Ireland Women have been handed the sort of autumn programme that should tell Scott Bemand far more than another neatly packaged one-off window ever could.

The IRFU has confirmed that Ireland will begin the inaugural WXV Global Series with home Tests against the USA and Japan in September, add another Japan fixture in Cork in early October, and then travel to Cape Town for back-to-back meetings with South Africa. For a side trying to turn Six Nations momentum into lasting international substance, that is a valuable five-Test run rather than a token post-season add-on.

It also arrives at a useful moment for Irish women’s rugby. Ireland’s recent progress has been built on sharper attacking ambition, better squad depth and a clearer sense of identity under Bemand. The next question is whether that growth can travel, adapt and hold up against contrasting styles outside the familiar rhythms of Europe.

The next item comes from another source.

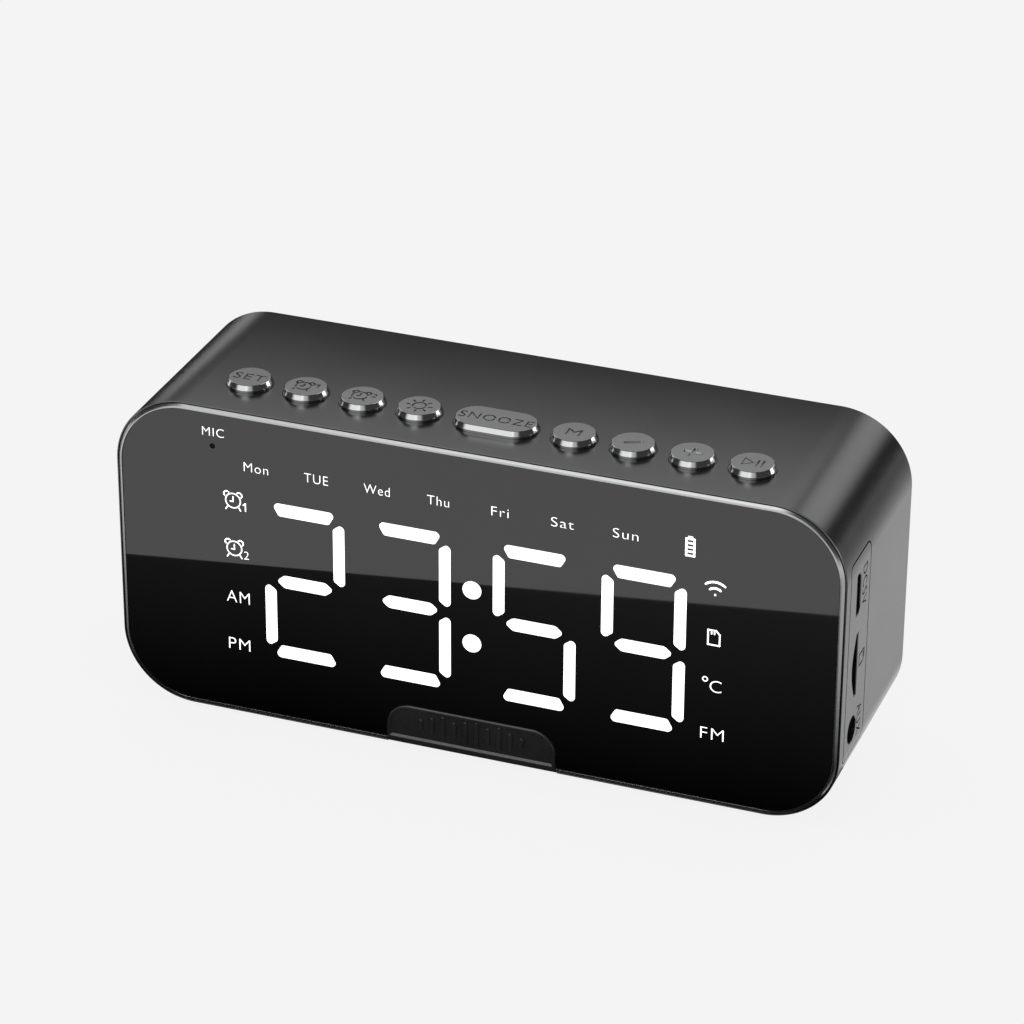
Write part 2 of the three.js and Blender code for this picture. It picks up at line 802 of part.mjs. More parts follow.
function strap() {
  const tabBack = tabFront + tabThickness;
  const neck = neckBack - seam - looseFit;
  const over = tabTop + wall;
  const side = new THREE.Shape();
  side.moveTo(tabFront, over);
  side.lineTo(tabFront, heelLow + heelRadius);
  side.absarc(tabFront + heelRadius, heelLow + heelRadius, heelRadius, Math.PI, 1.5 * Math.PI);
  side.lineTo(neck + soleSlope, heelLow);
  side.lineTo(neck + 2 * soleSlope, -footHeight);
  side.lineTo(strapBack, -footHeight);
  side.lineTo(strapBack, strapRecess - seam);
  side.lineTo(neck, strapRecess - seam);
  side.lineTo(neck, neckTop);
  side.lineTo(tabBack, neckTop);
  side.lineTo(tabBack, over);
  side.closePath();
  const tab = frontPrism(tabOutline(0), tabFront - wall, tabBack);
  const sole = box([-strapHalf, strapHalf], [tabBack, caseDepth], [-wall, 2 * wall]);
  const panel = frontPrism(tabOutline(-tabRim, tabPanelLow), tabFront - wall, tabFront + tabPanelDepth);
  return sidePrism(side, -strapHalf, strapHalf).intersect(tab.add(sole)).subtract(panel);
}

function footPad() {
  return topPrism(pill(footLength, footWidth), -footHeight, -seam);
}

// ---------------------------------------------------------------- rear cover

function rearCover() {
  const skirtInset = wall + seam;
  const plate = frontPrism(caseOutline(skirtInset), coverFront, coverBack);
  const skirtOuter = frontPrism(caseOutline(skirtInset), coverFront - coverSkirt, coverFront);
  const skirtInner = frontPrism(caseOutline(skirtInset + coverSkirtThickness), 0, coverFront);
  let cover = skirtOuter.subtract(skirtInner);
  for (const [x, z] of postCentres) {
    cover = cover.subtract(pinY(postRadius + looseFit, x, z, coverFront - 2 * coverSkirt, coverBack));
  }
  cover = cover.add(plate);
  const [length, height] = [screenLength + 2 * seam, screenHeight + 2 * seam];
  const pocket = roundedRect(length, height, screenCorner, 0, caseMiddleZ);
  cover = cover.subtract(frontPrism(pocket, coverFront - wall, coverFront + screenThickness + seam));
  const past = coverBack + wall;
  for (let i = 0; i < slotCount; i += 1) {
    const x = (i - (slotCount - 1) / 2) * slotPitch;
    const slot = uprightPill(slotHeight, slotWidth, x, caseMiddleZ);
    cover = cover.subtract(frontPrism(slot, coverFront, past, 2));
  }
  const headSeat = coverBack - screwHeadHeight - seam;
  for (const [x, z] of postCentres) {
    cover = cover.subtract(pinY(screwRadius + 2 * seam, x, z, coverFront - wall, past));
    cover = cover.subtract(pinY(screwHeadRadius + 2 * seam, x, z, headSeat, past, 14));
  }
  return cover;
}

function screen() {
  const outline = roundedRect(screenLength, screenHeight, screenCorner, 0, caseMiddleZ);
  const front = coverFront + seam / 2;
  return frontPrism(outline, front, front + screenThickness);
}

// Screw with its head's outer face just inside y = 0.
function coverScrew() {
  const tip = looseFit - (coverBack - postBack) - screwBite;
  const crown = -seam / 2;
  return turned([
    [0, tip], [screwRadius, tip + screwRadius], [screwRadius, -screwHeadHeight],
    [screwHeadRadius, -screwHeadHeight], [screwHeadRadius, screwHeadSide - screwHeadHeight],
    [screwHeadRadius - screwHeadRound, crown], [0, crown],
  ], 12);
}

// ---------------------------------------------------------------- speaker, facing back

// Heights below are measured from the gasket's rear face and run back, so they are negative.
const poleRadius = coilRadius - coilHalfThickness - looseFit;
const plateBore = coilRadius + coilHalfThickness + looseFit;
const flangeRear = -gasketThickness - 4 * seam - looseFit;
const flangeFace = flangeRear - speakerFlangeThickness;
const basketFloor = flangeRear - basketDepth;
const topPlateRear = basketFloor - seam;
const magnetRear = topPlateRear - topPlateThickness - seam;
const yokeRear = magnetRear - magnetThickness - seam;
const coilFront = magnetRear - coilBite;
const coilRear = basketFloor + coilRise;
const lipRear = flangeRear - lipDrop;

function basket() {
  const seat = speakerRadius - basketSeat;
  const floorRear = basketFloor + basketSkin;
  const bore = plateBore + spiderRise;
  return turned([
    [speakerRadius, flangeRear], [seat, flangeRear], [seat, flangeFace], [basketFloorRadius, floorRear],
    [bore, floorRear], [bore, basketFloor], [basketFloorRadius + coneSkin, basketFloor],
    [seat + speakerFlangeThickness, flangeFace], [speakerRadius, flangeFace],
  ]);
}

function cone() {
  const neck = coilRadius + coneNeck;
  const neckRear = coilRear + coneRise;
  const neckFront = neckRear - coneSkin / 2;
  const edge = speakerRadius - coneEdge;
  const fold = edge - basketSkin;
  const dome = neckRear + domeRise + coneSkin;
  return turned([
    [0, dome + domeRise], [neck * coneNeck, dome + coneSkin / 2], [neck, neckRear + coneSkin],
    [fold, lipRear], [edge, lipRear], [edge, lipRear - coneSkin], [fold, lipRear - coneSkin],
    [neck, neckFront], [coilRadius - coilHalfThickness, neckFront], [0, dome],
  ]);
}

function voiceCoil() {
  return ring(coilRadius - coilHalfThickness, coilRadius + coilHalfThickness, coilFront, coilRear);
}

// A rubber roll between the cone's edge and the basket's rim, with a running gap to the cone.
function surround() {
  const lip = lipRear + coneTravel + 2 * seam;
  const crown = lip + surroundRoll;
  const edge = speakerRadius - coneEdge;
  const start = edge - 3 * surroundRoll;
  const [rise, fall, end] = [edge + surroundRoll, edge + 3 * surroundRoll, edge + 4 * surroundRoll];
  const foot = flangeRear + seam;
  const rim = speakerRadius - coneSkin;
  const skin = surroundSkin;
  return turned([
    [start, lip], [edge, lip], [rise, crown], [fall, crown], [end, foot], [rim, foot],
    [rim, foot + skin], [end - seam, foot + skin], [fall - seam, crown + skin],
    [rise + seam, crown + skin], [edge - seam, lip + skin], [start, lip + skin],
  ]);
}

function spider() {
  const [inner, outer] = [coilRadius + coilHalfThickness + looseFit, basketFloorRadius];
  const low = basketFloor + spiderRise;
  const pitch = (outer - inner) / (2 * spiderWaves);
  const line = [];
  for (let i = 0; i <= 2 * spiderWaves; i += 1) line.push([inner + i * pitch, low + (i % 2) * spiderWave]);
  const back = line.map(([radius, y]) => [radius, y + surroundSkin]).reverse();
  return turned([...line, ...back]);
}

function yoke() {
  const radius = magnetRadius - yokeStep;
  const front = yokeRear - yokeThickness;
  return turned([
    [0, front], [radius, front], [radius, yokeRear], [poleRadius, yokeRear],
    [poleRadius, topPlateRear], [0, topPlateRear],
  ]);
}

function ring(inner, outer, front, rear) {
  return turned([[inner, front], [outer, front], [outer, rear], [inner, rear]]);
}

const speakerPlace = [0, coverFront - seam, caseMiddleZ];

// Two twisted wires shown as one lead, from the main board to the speaker's terminal.
function speakerLead() {
  const terminal = basketFloorRadius + speakerFlangeThickness;
  const back = speakerPlace[1] + basketFloor + 2 * speakerFlangeThickness;
  const route = new THREE.CatmullRomCurve3([
    [leadX, boardBack + looseFit, leadZ],
    [leadX, boardBack + 2 * leadSag, leadZ],
    [leadX - leadSag, boardBack + 5 * leadSag, leadZ],
    [leadX - 4 * leadSag, back - leadSag, caseMiddleZ - terminal],
    [terminal + leadSag, back, caseMiddleZ - terminal / 2],
  ].map((point) => new THREE.Vector3(...point)));
  const section = new THREE.Shape();
  section.absarc(0, 0, leadRadius, 0, 2 * Math.PI);
  const options = { steps: 14, curveSegments: 4, extrudePath: route, bevelEnabled: false };
  return solid(new THREE.ExtrudeGeometry(section, options));
}

// ---------------------------------------------------------------- assembly

add('case_sleeve', sleeve(), 'sleeve');
add('front_bezel', bezel(), 'bezel');
add('mirror_lens', lens(), 'lens');
add('display_diffuser', diffuser(), 'whitePlastic');
add('segment_housing', housing(), 'whitePlastic');
add('microphone', pinY(micRadius, micX, micZ, diffuserFront, diffuserFront + micThickness), 'foil');
add('main_board', mainBoard(), 'board');
add('button_board', buttonBoard(), 'board');
add('inner_chassis', chassis(), 'greyPlastic');
bossCentres.forEach(([x, z], i) => add(`board_screw_${i + 1}`, boardScrew(), 'steel', [x, boardBack, z]));

add('port_plate', portPlate(), 'blackPlastic');
add('usb_socket', usbSocket(), 'steel');
add('card_socket', cardSocket(), 'steel');
add('audio_jack', audioJack(), 'blackPlastic');

add('base_strap', strap(), 'rubber');
let feet = 0;
for (const x of [-footX, footX]) {
  for (const y of [footMargin, caseDepth - footMargin]) {
    feet += 1;
    add(`foot_pad_${feet}`, footPad(), 'rubber', [x, y, 0]);
  }
}

add('rear_cover', rearCover(), 'blackPlastic');
add('grille_screen', screen(), 'magnet');
postCentres.forEach(([x, z], i) => add(`cover_screw_${i + 1}`, coverScrew(), 'steel', [x, coverBack, z]));

const platesRadius = magnetRadius - yokeStep;
const gasket = ring(speakerRadius - gasketWidth, speakerRadius, -gasketThickness, 0);
const topPlate = ring(plateBore, platesRadius, topPlateRear - topPlateThickness, topPlateRear);
const magnet = ring(plateBore + magnetBoreGap, magnetRadius, magnetRear - magnetThickness, magnetRear);
add('speaker_gasket', gasket, 'foam', speakerPlace);
add('speaker_basket', basket(), 'blackPlastic', speakerPlace);
add('speaker_top_plate', topPlate, 'steel', speakerPlace);
add('speaker_magnet', magnet, 'magnet', speakerPlace);
add('speaker_yoke', yoke(), 'steel', speakerPlace);
add('voice_coil', voiceCoil(), 'copper', speakerPlace);
add('speaker_cone', cone(), 'paper', speakerPlace);
add('speaker_surround', surround(), 'rubber', speakerPlace);
add('speaker_spider', spider(), 'foam', speakerPlace);
add('speaker_lead', speakerLead(), 'cable');

const padFront = boardBack + seam;
const cellFront = padFront + padThickness + seam;
const cellOutline = roundedRect(cellLength, cellHeight, cellCorner, cellX, cellZ);
const pad = box(
  [cellX - cellLength / 3, cellX + cellLength / 3],
  [padFront, padFront + padThickness],
  [cellZ - cellHeight / 3, cellZ + cellHeight / 3],
);
add('battery_pad', pad, 'foam');
add('battery_cell', frontPrism(cellOutline, cellFront, cellFront + cellThickness, 2), 'foil');

const origin = new THREE.Group();
origin.add(clock);

export default origin;
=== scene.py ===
"""Bedside alarm clock with a mirror front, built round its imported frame.

The pieces' lengths are in millimetres until a mesh is placed. x runs to the right as seen from the
front, y runs back from the sleeve's front end, and z runs up from the sleeve's underside. The sizes
that a user can change, the cards, the floor and the camera are in metres.
"""

import json
import math
from types import SimpleNamespace

import bmesh
import bpy
from mathutils import Matrix, Vector


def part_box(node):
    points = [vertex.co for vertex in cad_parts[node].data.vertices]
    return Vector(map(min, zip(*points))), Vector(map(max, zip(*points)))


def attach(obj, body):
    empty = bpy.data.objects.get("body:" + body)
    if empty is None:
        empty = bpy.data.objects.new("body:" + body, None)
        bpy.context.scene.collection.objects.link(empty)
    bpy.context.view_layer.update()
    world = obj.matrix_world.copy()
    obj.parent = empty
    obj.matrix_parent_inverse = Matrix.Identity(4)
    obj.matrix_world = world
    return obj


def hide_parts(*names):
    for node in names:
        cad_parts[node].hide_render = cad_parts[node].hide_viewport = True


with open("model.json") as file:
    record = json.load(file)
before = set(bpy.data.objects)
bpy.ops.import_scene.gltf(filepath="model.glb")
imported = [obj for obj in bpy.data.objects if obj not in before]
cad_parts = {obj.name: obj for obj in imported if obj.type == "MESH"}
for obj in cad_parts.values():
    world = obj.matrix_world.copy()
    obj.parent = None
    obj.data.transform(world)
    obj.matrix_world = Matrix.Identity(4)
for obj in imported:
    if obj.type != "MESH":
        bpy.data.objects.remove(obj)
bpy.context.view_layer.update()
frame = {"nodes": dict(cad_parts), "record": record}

bl_info = {
    "name": "Mirror alarm clock",
    "version": (1, 0, 0),
    "blender": (4, 5, 0),
    "location": "View3D > Sidebar > Clock",
    "description": "Builds a bedside alarm clock with a lit display, keys and a rear speaker",
    "category": "Object",
}

MM = 0.001
BODY = "case"


# ---------------------------------------------------------------- places from the frame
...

A home launch with a wider purpose

Ireland’s first two WXV Global Series matches will be staged at Tallaght Stadium against the USA on Sunday, 20 September, and Dexcom Stadium in Galway against Japan on Sunday, 27 September. The choice of venues matters. Tallaght will host its first Ireland Women’s Test, while Galway gives the national side another chance to connect with a crowd outside Dublin.

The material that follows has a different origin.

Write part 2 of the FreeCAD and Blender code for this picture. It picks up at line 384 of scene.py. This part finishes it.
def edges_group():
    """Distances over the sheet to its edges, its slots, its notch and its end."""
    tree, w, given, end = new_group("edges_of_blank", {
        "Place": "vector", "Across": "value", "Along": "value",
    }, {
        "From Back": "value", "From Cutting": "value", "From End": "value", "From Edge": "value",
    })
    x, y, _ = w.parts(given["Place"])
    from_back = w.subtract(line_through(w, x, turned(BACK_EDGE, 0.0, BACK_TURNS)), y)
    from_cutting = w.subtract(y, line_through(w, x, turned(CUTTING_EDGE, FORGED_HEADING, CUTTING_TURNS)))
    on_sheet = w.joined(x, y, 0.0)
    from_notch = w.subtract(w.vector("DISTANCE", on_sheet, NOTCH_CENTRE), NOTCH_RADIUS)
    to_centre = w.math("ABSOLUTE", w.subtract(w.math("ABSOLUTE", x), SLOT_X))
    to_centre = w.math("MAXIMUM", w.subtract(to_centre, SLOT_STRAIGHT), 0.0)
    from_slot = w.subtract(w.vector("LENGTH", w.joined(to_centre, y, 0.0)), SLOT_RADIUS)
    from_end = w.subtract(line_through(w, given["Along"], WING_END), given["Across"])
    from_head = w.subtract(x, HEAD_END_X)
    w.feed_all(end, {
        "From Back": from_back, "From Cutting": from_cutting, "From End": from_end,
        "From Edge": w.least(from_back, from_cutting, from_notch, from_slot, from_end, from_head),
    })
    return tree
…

That may sound like a small detail, but it is part of the bigger picture. The women’s game does not grow through fixture lists alone. It grows when the national team becomes visible in different parts of the country and when supporters get more than one annual chance to feel attached to the side.

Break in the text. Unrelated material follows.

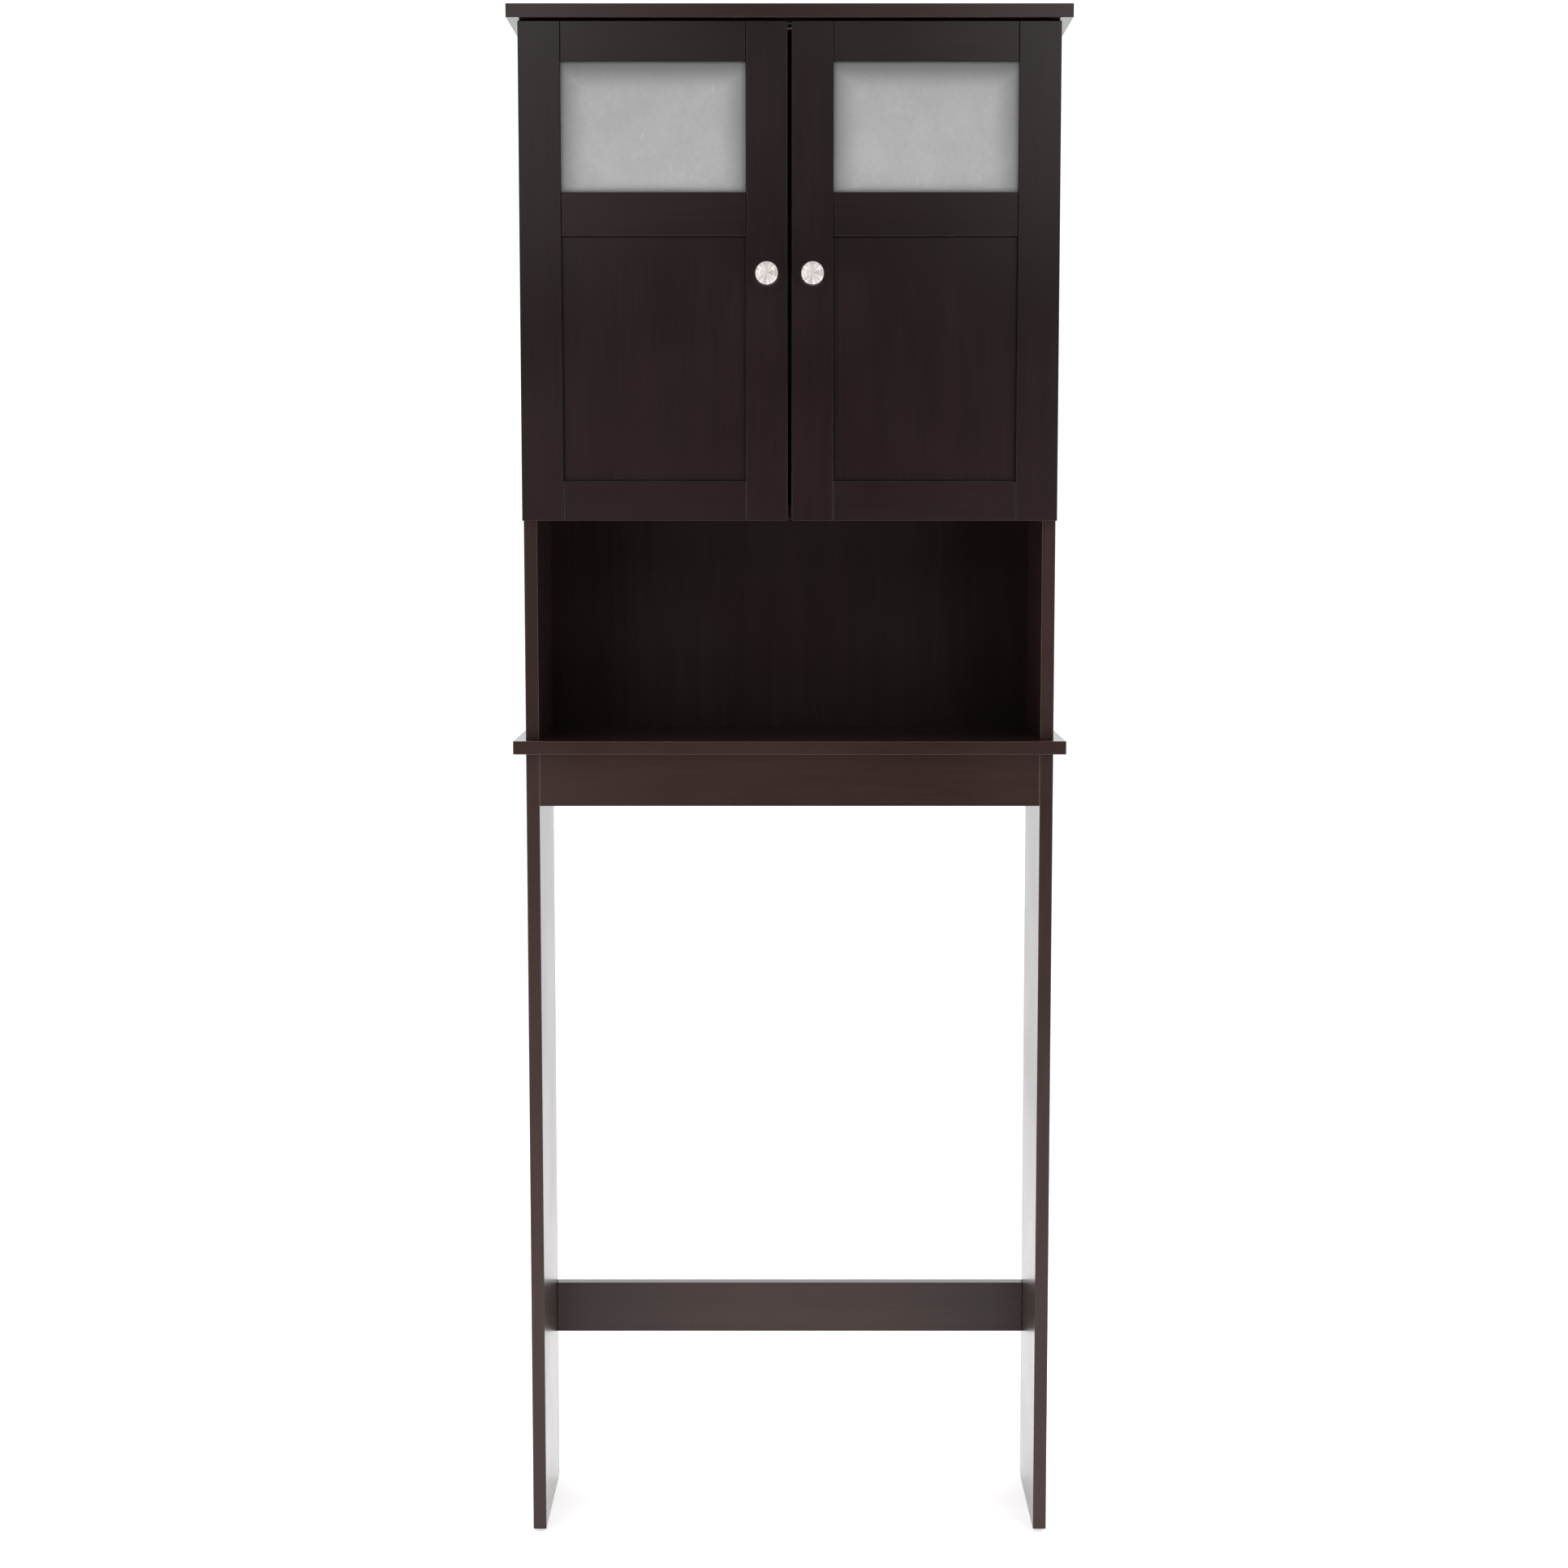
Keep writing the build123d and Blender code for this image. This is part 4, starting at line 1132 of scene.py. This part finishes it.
@dataclass
class ConcealedHinge(DoorPart):
    """Cup, flange and bent arm of one concealed hinge, modelled about its pivot."""

    level: str
    cup_radius: float = 13.0 * MM
    cup_wall: float = 0.6 * MM
    cup_round: float = 1.4 * MM
    cup_sides: int = 64
    flange_thick: float = 0.8 * MM
    flange_radius: float = 14.0 * MM
    flange_step: float = 0.02 * MM
    flange_ease: Pair = (0.2 * MM, 0.25 * MM)  # height and width of its rounded arris
    mouth_ease: Pair = (0.3 * MM, 0.5 * MM)
    wing_half: Triple = (6.0 * MM, 0.4 * MM, 21.0 * MM)
    wing_overlap: float = 2.5 * MM
    wing_round: float = 4.5 * MM
    wing_screw: float = 17.5 * MM
    screw_hole: float = 1.55 * MM
    screw_hole_depth: float = 2.0 * MM
    pivot_in: float = 9.5 * MM
    arm_thick: float = 2.0 * MM
    arm_near: float = 10.5 * MM
    arm_narrow: float = 7.0 * MM
    arm_wide: float = 14.0 * MM
    arm_reach: float = 48.0 * MM
    arm_widens: float = 11.0 * MM
    arm_corner: float = 3.0 * MM
    arm_screw: float = 28.0 * MM
    arm_screw_hole: float = 2.05 * MM
    arm_hole_depth: float = 6.0 * MM
    arm_overlap: float = 2.0 * MM
    bend_round: float = 1.4 * MM
    eye_radius: float = 2.2 * MM
    eye_wall: float = 0.9 * MM
    eye_overlap: float = 0.5 * MM
    emboss: float = 0.35 * MM
    emboss_border: float = 1.6 * MM
    emboss_slope: float = 0.8 * MM

    @property
    def inward(self) -> float:
        """Sign of X from the hinge towards the middle of the rack."""
        return -float(self.side.value)

    @property
    def arm_far(self) -> float:
        """Distance in X from the pivot to the arm's far face."""
        return self.arm_near + self.arm_thick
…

ReadRugbyUnion has already looked at Ireland’s upward curve during the Women’s Six Nations meeting with Scotland, and this autumn block gives Bemand a chance to test whether that form has hardened into something more durable.

Japan double-header should sharpen selection

The extra Test against Japan at Virgin Media Park on Saturday, 3 October, sits outside the WXV Global Series window but could be just as useful. Playing the same opponent twice in a week asks different questions of a squad. Coaches learn who can adjust, who can repeat a performance and who can solve problems once the opposition has seen the first plan.

Japan will bring tempo, handling ambition and a willingness to move teams around the field. That is exactly the kind of challenge Ireland need if they are serious about becoming a more complete side. Physicality and set-piece accuracy remain essential, but the next stage for Bemand’s group is about decision-making under pressure and the ability to keep their attacking shape when the game speeds up.

The new WXV model is designed to give leading women’s teams a more reliable diet of meaningful fixtures. World Rugby’s broader move towards a home-and-away global structure gives unions more control over home matches and, in theory, more room to build sustainable programmes. That calendar shift has already shaped wider debates around the women’s game, including the WXV smaller ball trial and what elite players want from the sport’s next phase.

South Africa tour gives Ireland the harder edge

The autumn then finishes with something Ireland have not had before: a two-Test series against South Africa in Cape Town. The teams have met only once, when Ireland won 37-0 at the 2006 Women’s Rugby World Cup, so this is not a rivalry with a deep modern history. That is partly what makes it interesting.

South Africa will ask Ireland for different answers. The Springbok Women have been building around power, collision work and a forward platform that can make games awkward quickly, while the wider South African programme is already in the spotlight through Rassie Erasmus’ Springboks depth test. For Ireland, the value of the trip lies in the physical stress of it, the travel, the back-to-back nature of the series and the need to back up performance away from home.

Bemand’s side should embrace that. Comfortable autumn fixtures can polish a team. Uncomfortable ones can reveal whether the foundations are real.

Bemand gets time to build, not just prepare

The key benefit of this schedule is continuity. Five Tests across six weeks gives Ireland scope to rotate, expose players to different roles and still retain a competitive spine. It gives younger squad members a meaningful runway and gives senior players a chance to set standards across a proper block rather than a single headline fixture.

That is where Ireland’s women’s programme needs to be judged now. Not simply on whether it can produce a good afternoon, but whether it can stack performances, travel well and broaden the player pool without losing coherence.

There is an obvious parallel with the men’s programme, where Ireland are also balancing established Test quality with development across a demanding southern-hemisphere schedule, including the recent Connacht trio called into Andy Farrell’s squad. The contexts are different, but the theme is similar: depth only becomes real when it is tested properly.

For Ireland Women, this WXV route offers exactly that. Home crowds, a fast Japanese challenge, and a bruising South African finish. By the end of October, Bemand should know far more about where his side truly stands.